Thanks, Ben. The trip was absolutely brilliant. We’re back in Essex now, but off to Suffolk tomorrow. Back in BC by the weekend to give the liver a rest.

Cheers,

Dave

17 07 2011
Glennie the bag man

Sounds as if you are having a wonderful time. The part I don’t understand is how you were actually able to stay awake in an Irish pub! I recall last year in Doonbeg when you passed out before the end of the first verse of “When Irish Eyes are…. ZZZZZZZZZZZ”
Anyway say a big “Hi” to Darren, Graeme and Rory while you are there and see you back this way soon.
cheers! – from the other sandbagger

23 07 2011
Bagger Dave

Totally true, Glenny, I have to admit.

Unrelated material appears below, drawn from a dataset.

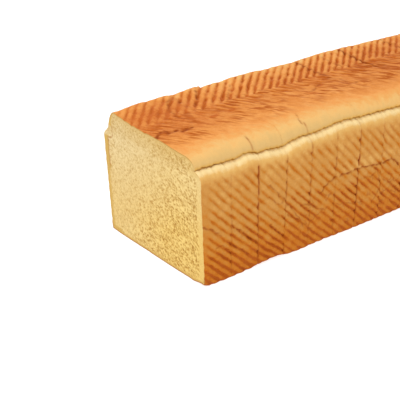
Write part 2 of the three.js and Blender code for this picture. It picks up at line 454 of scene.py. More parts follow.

Huge improvement this time round – we staggered home after midnight and a half dozen Guinness. Nectar!

D.

17 07 2011
Martin

Ah to be sure ’tis a briliant post me boy. Dave, you have whet our combined whistles as we leave for a week in Ireland in Sept. Sadly we will be in a car not a barge. I do envy you.
Hopefully MY face will not look as worried as the one on Capt. Ahab as he tries to navigate his barge down the canal.
All da best.

23 07 2011
Bagger Dave

You’re in for a treat, Martin!

Dave

17 07 2011
Cynthia

Hi Dave and Julie,
We are in Ireland for 8 days in Sept, though not on a barge, so this certainly has whetted the appetite – no Guinness for me!!
Have fun. Blessings Cynthia

23 07 2011
Bagger Dave

If you can get to Clancy’s Bar in Athy around 8:00 on a Thursday night, Cynthia, I guarantee you a wonderful evening, Guinness or no Guinness. Most of the musicians drank 7 Up and water – an interesting combination…

Dave

18 07 2011
Bud Bryan

Dave you look like a great naval officer in the British Navy of the
year of our lord 1787. All the best
Bud Bryan

23 07 2011
Bagger Dave

If the British Navy had had a few more officers like me, Bud, I don’t think we’d have beaten the French at the Battle of Trafalgar. I’d have been too busy ramming everything in the vicinity.

cheers,

Dave

30 04 2014
Steve Ellis

Thanks for re-Blog Dave! T’was truly an adventure we’d all like to have. It must have been so much fun on the old barge. Great night in the bar too. Isn’t live grand?

Steve

30 04 2014
Bagger Dave

Yes it is, Stevo. Hope work was ok today and hope to see you on Friday.